# DERBi PIE Semantics Module

In [4]:
import numpy as np

In [5]:
from scipy import spatial

In [11]:
from nltk.tokenize import RegexpTokenizer
from collections import Counter

In [22]:
import gutenbergpy.textget

In [89]:
import matplotlib.pyplot as plt

In [43]:
def getbook(book, outfile):
  """
  Download a book from project Gutenberg and save it 
  to the specified outfile
  """
  print(f"Downloading Project Gutenberg ID {book}")
  raw_book = gutenbergpy.textget.get_text_by_id(book)
  clean_book = gutenbergpy.textget.strip_headers(raw_book)
  if not outfile:
    outfile = f'{book}.txt'
    print(f"Saving book as {outfile}")
  with open(outfile, 'wb') as file:
    file.write(clean_book)
    file.close()

In [71]:
# these are Project Gutenberg IDs and information
caesar_ids = [218, 18837, 29645]
caesar_files = [f"C:/Users/gpwal/derbipie-semantics/texts/{x}.txt" for x in caesar_ids]
caesar_titles = ["Bello Gallico I-IV", "Bello Gallico V-VII", "The Gate to Caesar"]
cicero_ids = [14970, 226, 47001]
cicero_files = [f"C:/Users/gpwal/derbipie-semantics/texts/{x}.txt" for x in cicero_ids]
cicero_titles = ["Academia", "Orations", "De Officiis"]

In [68]:
foo = [getbook(x, f"C:/Users/gpwal/derbipie-semantics/texts/{x}.txt") for x in caesar_ids]
foo = [getbook(x, f"C:/Users/gpwal/derbipie-semantics/texts/{x}.txt") for x in cicero_ids]
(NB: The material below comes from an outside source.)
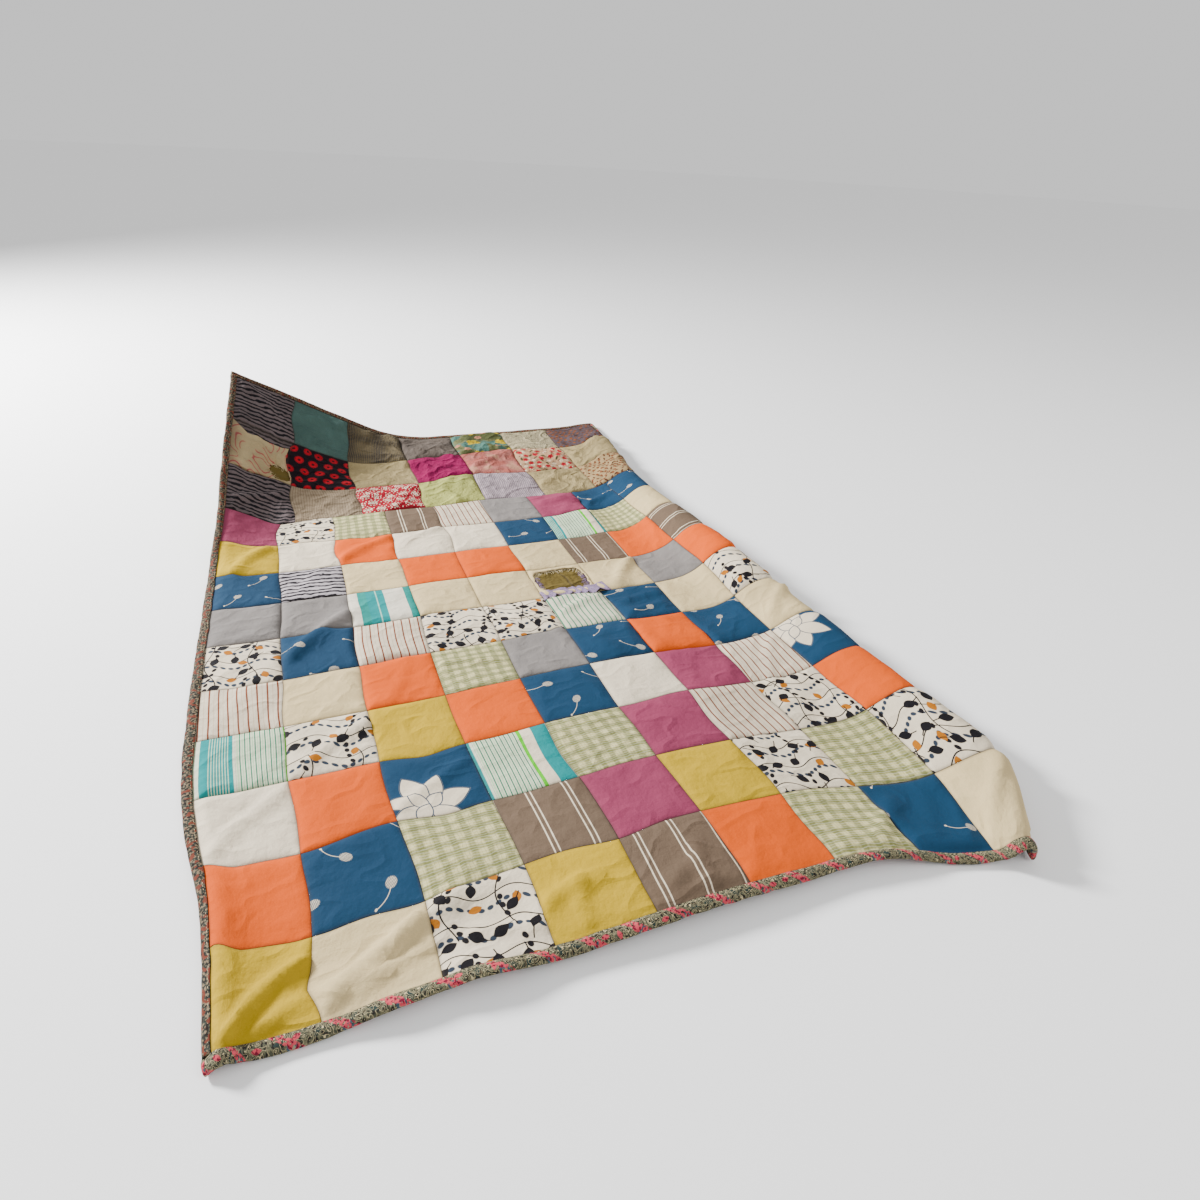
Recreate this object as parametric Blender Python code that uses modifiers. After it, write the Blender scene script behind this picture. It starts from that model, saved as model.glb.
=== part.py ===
"""Patchwork quilt lying on a flat surface, one far corner lifted.

Frame: metres, +Z up, +X across the quilt, +Y along it from the near end to the
far end. The origin is under the middle of the bounding box, on the surface.
Every sheet is offset from one shared surface, so layers never cross.
"""
import math

import bmesh
import bpy
import numpy as np

# ---- sizes of the quilt laid flat -------------------------------------------
PATCH = 0.15                 # side of a main patch
COLUMNS, ROWS = 9, 10        # main patches across and along
HEAD_COLUMNS, HEAD_ROWS = 7, 3
WIDTH = COLUMNS * PATCH
HEAD_PATCH = WIDTH / HEAD_COLUMNS
JOIN = ROWS * PATCH          # where the head section is sewn on
LENGTH = JOIN + HEAD_ROWS * HEAD_PATCH
RIM = 0.0165                 # how far front and backing run inside the binding
BINDING = 0.0185             # width of the binding beyond the patches

# ---- thicknesses -------------------------------------------------------------
GAP = 0.0003
BINDING_GAP = 0.0009         # room in the fold of the binding
JOIN_GAP = 0.0010            # between the two fronts, where their seam is
BACKING_T = 0.0022           # reverse cloth with its thin filling
FRONT_T = 0.0015             # pieced front
LINING_T = 0.0007
BINDING_T = 0.0010
FLAP_T = 0.0010
FRONT_LOW = BACKING_T + GAP
FRONT_TOP = FRONT_LOW + FRONT_T

# ---- grid shared by every sheet ---------------------------------------------
STEP = 0.075
U_EXTRA = (0.030, 0.125, 0.190, 0.765, 0.885, 1.243, 1.302, 1.326)
V_EXTRA = (0.032, 0.925, 1.020, 1.700, 1.765)
MERGE = 0.018                # a regular line this close to an extra one is left out

# ---- where the sheet is bent -------------------------------------------------
LIFT_FROM = (0.0, 1.16)      # the far left corner is lifted beyond this line
LIFT_TO = (0.70, 2.079)
LIFT_ANGLE = math.radians(38.0)
LIFT_CURVE = 0.20            # length of cloth over which it turns

# how each turned-down side is bent: radius, steepness, width of the ridge's inner flank
RIGHT_BEND = (0.022, math.radians(82.0), 0.10)
LEFT_BEND = (0.030, math.radians(30.0), 0.05)

# the quilt narrows towards its far end
TAPER = (
    # v, share of the full width
    (-0.02, 1.010), (0.30, 1.000), (0.75, 0.985), (1.20, 0.955), (1.60, 0.940), (2.10, 0.940),
)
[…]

Downloading Project Gutenberg ID 218
Downloading Project Gutenberg ID 18837
Downloading Project Gutenberg ID 29645
Downloading Project Gutenberg ID 14970
Downloading Project Gutenberg ID 226
Downloading Project Gutenberg ID 47001


In [75]:
def get_unigram_counts(path):
  """
    Given a path, generate a counter dictionary of unigrams
  """
  with open(path, 'r', encoding="utf-8") as f:
    text = f.read()
  text = text.replace("\n", " ").lower()
  unigrams = RegexpTokenizer(r"\w+").tokenize(text)
  count = Counter(unigrams)
  return(count)

In [76]:
caesar_words = {k:get_unigram_counts(v) 
                    for k, v in zip(caesar_titles, caesar_files)}
cicero_words = {k:get_unigram_counts(v) 
                    for k, v in zip(cicero_titles, cicero_files)}

In [80]:
caesar_words.keys()
caesar_words["Bello Gallico I-IV"].most_common(10)

[('in', 509),
 ('et', 479),
 ('ad', 317),
 ('cum', 244),
 ('quod', 224),
 ('se', 196),
 ('ex', 194),
 ('qui', 172),
 ('ut', 171),
 ('non', 170)]

In [81]:
def get_term_count(book_dict, term):
  """
    return a list of the number of times a term has appeared
    in a book
  """
  out = [book_dict[book][term] for book in book_dict]
  return(out)

In [82]:
ego = ["ego"] + \
          get_term_count(caesar_words, "ego") + \
          get_term_count(cicero_words, "ego")
magnus  = ["magnus"] + \
          get_term_count(caesar_words, "magnus") + \
          get_term_count(cicero_words, "magnus")

In [84]:
print(ego)
print(magnus)

['ego', 1, 4, 1, 29, 61, 10]
['magnus', 0, 10, 0, 4, 0, 5]


In [91]:
bellogallico1 = np.array([1, 0])
bellogallico2 = np.array([4, 0])
gateofcaesar = np.array([1, 10])
academia = np.array([29, 4])
orations = np.array([61, 0])
deofficiis = np.array([10, 5])

In [97]:
dot = np.dot(bellogallico1, bellogallico2)
print(dot)

4